Supplies include a portable radio - NOT attached to a phone. The plethora of stations these pick up means you will get news faster after the crisis has passed than relying on a single company. These radios are small enough nowadays that they are not a burden, even on the lightest of trips. If you are living in a country where you do not speak the language, a satellite phone is a good investment.


I must admit, it's really damn difficult to keep up with all of this, far more difficult in Europe than in the States, most importantly due to the fairly baffling population density. Go look up Cambridge, England on Google maps, then count the number of towns you can see. Then zoom in and count again. Then zoom in and count again. You'll start to see that there's almost no land between settlements. This is the rule rather than the exception on this side of the Atlantic. And it makes picking out a spot without people really really hard.

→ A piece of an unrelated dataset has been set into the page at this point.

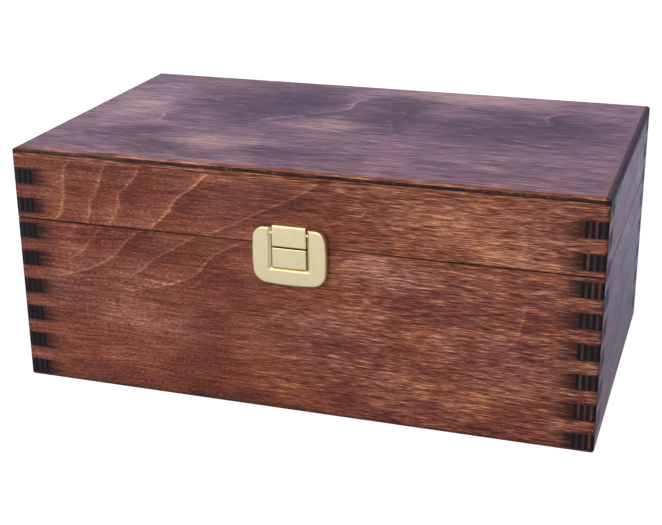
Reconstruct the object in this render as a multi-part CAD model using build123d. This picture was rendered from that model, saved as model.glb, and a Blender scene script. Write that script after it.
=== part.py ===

On the other hand, all your best options are totally within walking distance!

There are two good options in Heidelberg: first, the castle halfway up the hill. Very defensible, and has a little restaurant where there is surely a few days' worth of food. However, it's the first place everyone will go in the event of an outbreak, and the city has grown quite a bit since last everyone could fit in there. The other good spot is on the very top of the hill opposite the castle, where there was a Celtic hill fort here about two thousand years ago. It's not steep enough to keep out zombies, but it's enough to slow them down, and the trees and church ruin are fairly suited for defense.

I hope you've found something of use in all this. I promise I'll post something more Christmassy soon (probably Sunday or Monday - ahhhh, having a little vacation is wonderful!). In the meantime, Happy Christmas! And enjoy some tamales for me if you have the means, there is a desperate shortage here.